Cette différence incalculable entre la fin diverse que se proposaient certains peuples, lorsqu’ils demandaient à être libres, surprend d’abord; mais lorsqu’on jette les yeux sur la position des uns et des autres, on n’en est plus étonné. Et comment s’étonnerait-on, quand on considère combien le christianisme a fait grandir l’esprit de l’homme? Ses dogmes, sa morale en développant les dogmes, la morale des anciens, étaient comme le fruit précieux d’un germe longtemps stérile. Aussi à peine les peuples l’eurent-ils goûté, ce fruit, que portant les regards sur eux, ils s’étonnèrent de voir dans leur être comme un être nouveau.

Connaissant la grandeur de la plus noble partie d’eux-mêmes par le prix qu’ils l’avaient rachetée, ils furent jaloux de la conserver intacte, et dès lors tout ce qui parut y porter atteinte dut être pour eux l’objet de leurs attaques. Ces attaques le christianisme leur en avait donné l’exemple; il leur avait enseigné à vaincre leurs ennemis en s’offrant à leurs glaives, et ce fut à force de ces combats et de ces victoires inconnues jusques alors qu’une religion divine s’empara de la domination universelle.

Toutefois l’homme pour s’être relevé à son ancienne place n’était pas exempt de chute, et l’expérience ne le sauva pas de l’orgueil. On conçoit pourtant que n’étant une seconde fois [déchu ?] de sa grandeur que pour avoir voulu trop l’accroître, elle dut être le prétexte de sa révolte partout où il la crut blessée.

De là ce caractère que j’ai signalé plus haut, cet attachement à ses prérogatives morales. Il ne voyait rien de plus noble en lui que son intelligence, il ne combattit plus que pour la défendre. De là encore cet attachement au principe religieux dans les premières révolutions, produites par la Réforme. En se révoltant pour défendre leurs droits, les hommes voulaient défendre en même temps cette religion qui les leur avait révélés.

Mais qu’on y prenne garde, le christianisme n’avait point fait l’homme si grand que les rebelles du 19e siècle l’ont prétendu. Il ne lui avait surtout point enseigné à soutenir la liberté par la révolte; l’orgueil seul put lui inspirer de prétendre à une indépendance impossible, au mépris de toutes les lois. Et si l’on veut sonder les motifs des guerres de la Réforme, qu’on n’en accuse pas une religion qui ordonnait de pardonner à ses bourreaux. En cherchant les causes de ce caractère distinctif des révolutions modernes, nous avons trouvé les causes de ces révolutions elle-mêmes: même sous l’apparence de la religion, on y découvre un principe éminemment faux, principe d’orgueil qui devait conduire à des conséquences funestes.

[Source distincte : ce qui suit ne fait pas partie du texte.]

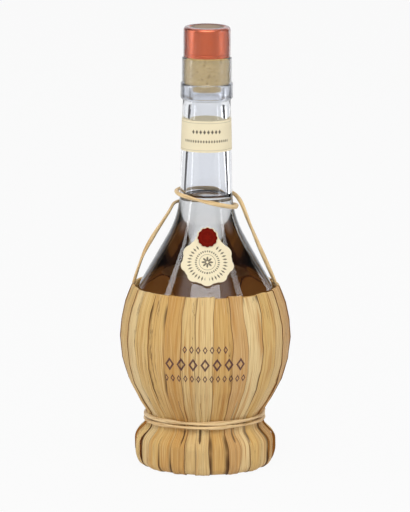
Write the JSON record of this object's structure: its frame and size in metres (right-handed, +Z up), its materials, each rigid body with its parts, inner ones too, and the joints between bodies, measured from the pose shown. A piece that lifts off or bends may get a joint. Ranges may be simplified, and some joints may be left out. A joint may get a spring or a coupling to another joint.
{
  "type": "straw covered flask",
  "caption": "Round glass flask in a basket of folded straw strips, with a capped cork stopper, paper labels and a straw carry cord.",
  "frame": {"origin": "middle of the foot, on the surface that the flask stands on", "axes": "+Z up along the flask, -Y is the front with the paper label, +X to the right of it"},
  "size_m": [0.1156, 0.1153, 0.3],
  "materials": {
    "clear_glass": "clear blown glass, polished",
    "clear_spirit": "clear liquid",
    "natural_cork": "natural cork, matt",
    "moulded_head": "moulded plastic, matt",
    "copper_anodised": "drawn and anodised copper red, satin",
    "clear_film": "clear shrink film, glossy",
    "cream_paper": "uncoated cream paper, matt",
    "red_seal": "moulded sealing wax, satin",
    "cane_hoop": "split cane, matt",
    "coiled_straw": "coiled straw, matt",
    "straw_cord": "twisted straw fibre, matt",
    "straw_husk": "dried sedge leaf, satin"
  },
  "bodies": {
    "flask": {"glass_flask": "clear_glass", "spirit_fill": "clear_spirit", "sleeve_collar": "clear_film", "neck_band": "cream_paper", "shield_label": "cream_paper", "wax_seal": "red_seal", "rim_hoop": "cane_hoop", "base_ring": "coiled_straw", "waist_tie": "straw_cord", "waist_tie_knot": "straw_cord", "carry_cord": "straw_cord", "husk_strip_01": "straw_husk", "husk_strip_02": "straw_husk", "husk_strip_03": "straw_husk", "husk_strip_04": "straw_husk", "husk_strip_05": "straw_husk", "husk_strip_06": "straw_husk", "husk_strip_07": "straw_husk", "husk_strip_08": "straw_husk", "husk_strip_09": "straw_husk", "husk_strip_10": "straw_husk", "husk_strip_11": "straw_husk", "husk_strip_12": "straw_husk", "husk_strip_13": "straw_husk", "husk_strip_14": "straw_husk", "husk_strip_15": "straw_husk", "husk_strip_16": "straw_husk", "husk_strip_17": "straw_husk", "husk_strip_18": "straw_husk", "husk_strip_19": "straw_husk", "husk_strip_20": "straw_husk", "husk_strip_21": "straw_husk", "husk_strip_22": "straw_husk", "husk_strip_23": "straw_husk", "husk_strip_24": "straw_husk", "husk_strip_25": "straw_husk", "husk_strip_26": "straw_husk", "husk_strip_27": "straw_husk", "husk_strip_28": "straw_husk", "husk_strip_29": "straw_husk", "husk_strip_30": "straw_husk"},
    "stopper": {"stopper_shank": "natural_cork", "stopper_core": "moulded_head", "cap_shell": "copper_anodised", "sleeve_crown": "clear_film"}
  },
  "joints": [
    {"name": "stopper_lift", "type": "slide", "parent": "flask", "child": "stopper", "axis": [0, 0, 1], "range_m": [0, 0.0285]}
  ]
}
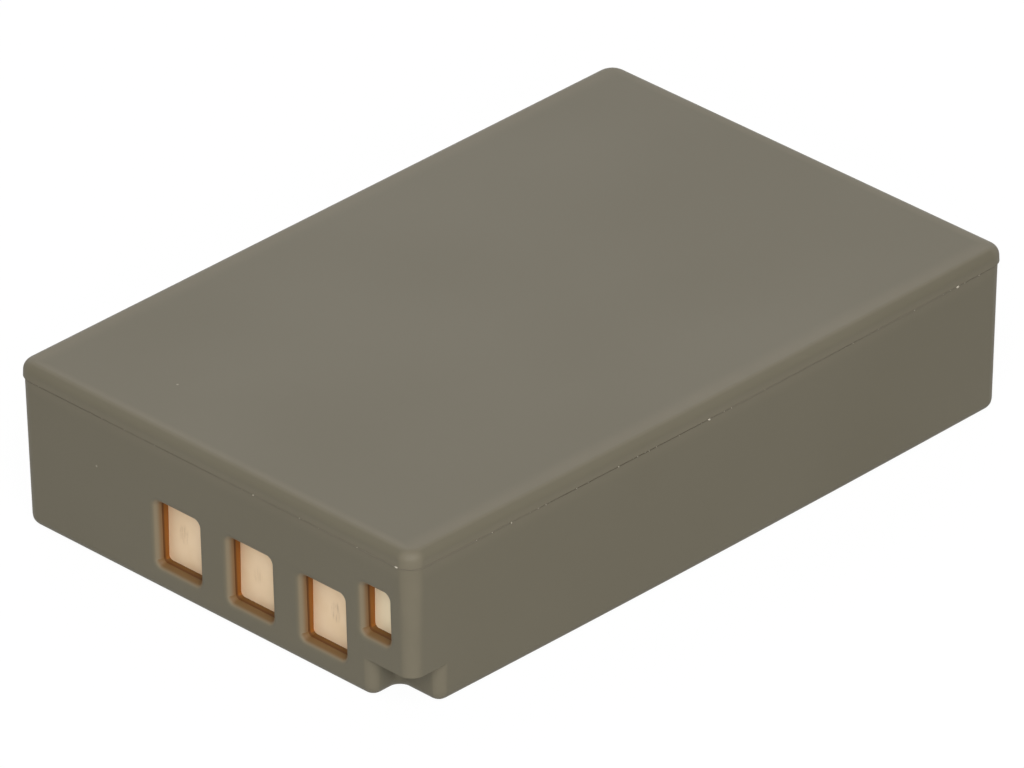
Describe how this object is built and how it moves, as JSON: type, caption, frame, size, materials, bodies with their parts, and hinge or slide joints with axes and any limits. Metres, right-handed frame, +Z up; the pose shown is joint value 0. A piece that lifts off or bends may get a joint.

Ici mes observations doivent faire place à celles de Mr Lafaulotte; il s’est chargé d’examiner ces révolutions, fruits du ferment de révolte qu’un moine apostat avait jeté dans le monde.

Ce n’est pas à nous à revenir sur une matière si bien traitée déjà, et notre tâche se borne à juger le travail qu’on nous a confié, d’après les idées que nous avons essayé de nous former des révolutions. Et d’abord nous sommes heureux de reconnaître une conformité presqu’entière d’opinions entre Mr Lafaulotte et nous.

Le tableau qu’il trace de la nature de la Réforme est à la fois exact et énergique, mais il ne fait pas assez sentir quelles raisons ont pu déterminer les Belges à embrasser les opinions nouvelles avec une telle fureur.

Je ne les trouve pas seulement, je l’avoue, dans la haine de l’Espagne et de l’Inquisition. Le caractère des Hollandais et leurs moeurs, et ici je prends cette expression dans son sens le plus étendu, semblaient avoir préparé un sol fertile à la semence qui y germa si promptement.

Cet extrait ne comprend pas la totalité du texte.